Review: 'Santa Clarita Diet' Season 3 Offers More Murder, Marriage Drama, And Mad Fun
Your favorite family-mombie is back with Santa Clarita Diet season 3. And there’ll be a whole new mess of murder and mania for the Hammond clan to contend with!
Season two ended with Abby (Liv Hewson) and Eric (Skyler Gisondo) blowing up a fracking site while her parents, Sheila (Drew Barrymore) and Joel (Timothy Olyphant) got caught with a re-animated corpse head by their nosy cop neighbor Anne (Natalie Morales). Season three picks up hot on the heels of all this, with the teens trying to dodge an FBI agent assigned to the eco-terrorism case, and the grown-ups trying to wrangle Anne, who has gone from threat to overzealous ally. See, Anne believes Sheila is a miracle and a tool of God intended to smite the evil. Good! But she thinks Sheila should tell the world. BAD!
And that’s just the first course.
Santa Clarita Diet show creator Victor Fresco gleefully expands the world of the show, expanding on the Knights of Serbia thread started last season, introducing a cult, new zombies running amok, and a scowling stranger with thugs and mysterious motives.
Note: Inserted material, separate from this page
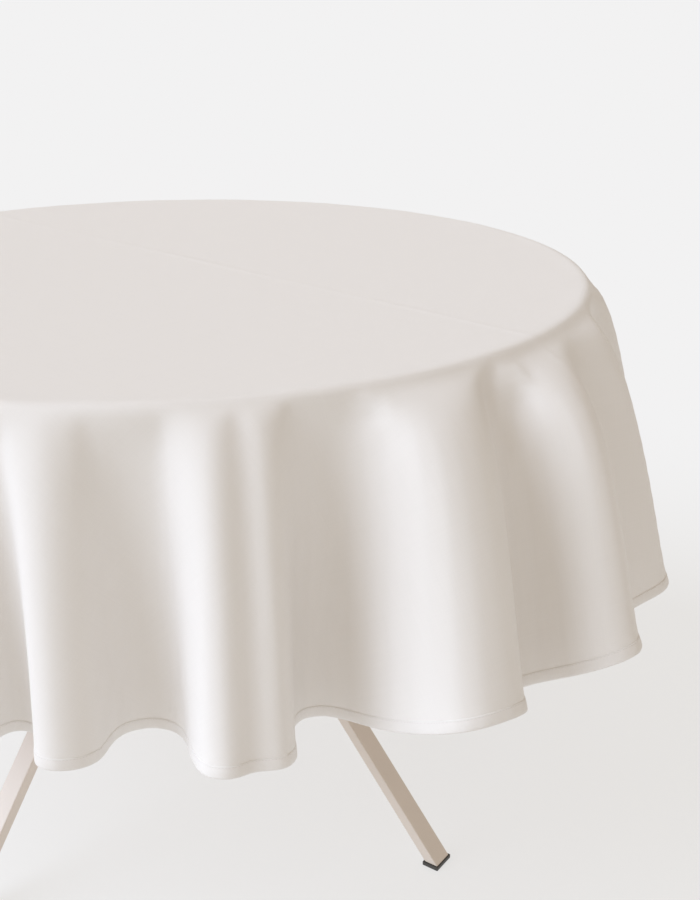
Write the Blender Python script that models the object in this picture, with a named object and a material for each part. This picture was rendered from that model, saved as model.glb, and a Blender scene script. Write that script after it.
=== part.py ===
"""Round table with a draped tablecloth.

Metres, +Z up. The origin is on the floor under the middle of the table.
The table is a round board on four steel legs that cross at a hub. The cloth is a round
one that rests on the board and hangs past its rim in folds.
"""
import math

import bmesh
import bpy
from mathutils import Matrix, Vector

# Board
BOARD_RADIUS = 0.55
BOARD_THICKNESS = 0.025
BOARD_EDGE_RADIUS = 0.008
TABLE_HEIGHT = 0.75
BOARD_SIDES = 96
EDGE_STEPS = 3

# Gap between solids that touch on the real object
GAP = 0.0003

# Cloth
CLOTH_RADIUS = 0.90
CLOTH_THICKNESS = 0.001
HEM_WIDTH = 0.012
HEM_EXTRA = 0.0004
SKIRT_ROWS = 3
CLOTH_STEPS = 180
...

Fresco will also gift audiences the return of the adorably apathetic Ramona (Blocker’ Ramona Young) and more appearances from the cast of his Better Off Ted. Like The Good Place, this high-concept comedy series doesn’t play it safe, changing the terrain with such exhilarating frequency that it’s impossible to get bored. And thanks to Netflix’s all-at-once release style, you don’t have to wait week after week for a new installment. You can binge the entire third season in an evening. I did.
Fresco and his team keep things fresh and fun by expanding the world of Sheila and Joel to include new threats and friends, like a cantankerous old shut-in who depends on Meals on Wheels. Even when you know where the series is going, there’s excitement because Fresco’s feeding you that delectable anticipation. The jokes are still a mix of the ludicrous and observational, whipping from outlandish sight gags like Sheila wearing a deep-sea diving helmet for protection from zombie-hunters to the Hammonds bickering over the proper place for a particular peeler. But the beating heart of this series continues to be the marriage of Sheila and Joel.
Through all its weirdness and wackiness, Santa Clarita Diet is at its core about being married, its challenges, its joys, and the growth it demands. When Shiela became a zombie, her life changed radically, as her self-doubt was replaced for the need to eat human flesh. And that meant Joel’s life changed too. Over the course of two seasons, we’ve seen him try to be supportive even when he doesn’t understand what his wife’s going through. And in season three, a new wrinkle presents itself. In the midst of their never-ending quest for secrecy and survival, Shiela realizes she is basically immortal—as long as no one murders her brain. Which makes her rethink their wedding vows and the whole “til death do us part thing.” A big part of season three becomes Sheila asking Joel to upgrade the commitment of their marriage. She wants to bite him so they can be together forever-ish. It’s not a decision Joel takes lightly, and the longer he thinks about it the more rejected Sheila feels.
As Sheila, Barrymore is once more a force of nature whether she’s leaping into attack mode or quipping it up with Olyphant. Their chemistry is explosive, and the writing on the series makes their bond feel as authentically intimate as it is hilarious and enthralling. But amid top-notch mugging and physical comedy, Olyphant brings a nuanced undertone of terror to Joel as it really sinks in what his life is now and where it might be headed. It feels like the real threat to the Hammonds might be calling from inside the house!
As a married woman, I’m often bored or outraged by how married couples are portrayed on TV. Our role is usually either to be boring side-characters or duplicitous cheaters. As if there’s no other interesting story to tell about married life? Well, Fresco found one. By adding in zombies, he was able to create a story about marriage that feels alive—absurd yet authentic. Santa Clarita Diet is outright outrageous and freaky fun. But more than the gore and jokes, it’s about love, a love that has had to evolve over decades, through parenthood, shared traumas and even undeath. Whether the Hammonds are battling their realtor rivals, suspicious investigators, or dedicated zombie slayers, they are together. And their joy in this is positively contagious, entertaining, and downright addictive.
Santa Clarita Diet hits Netflix March 29.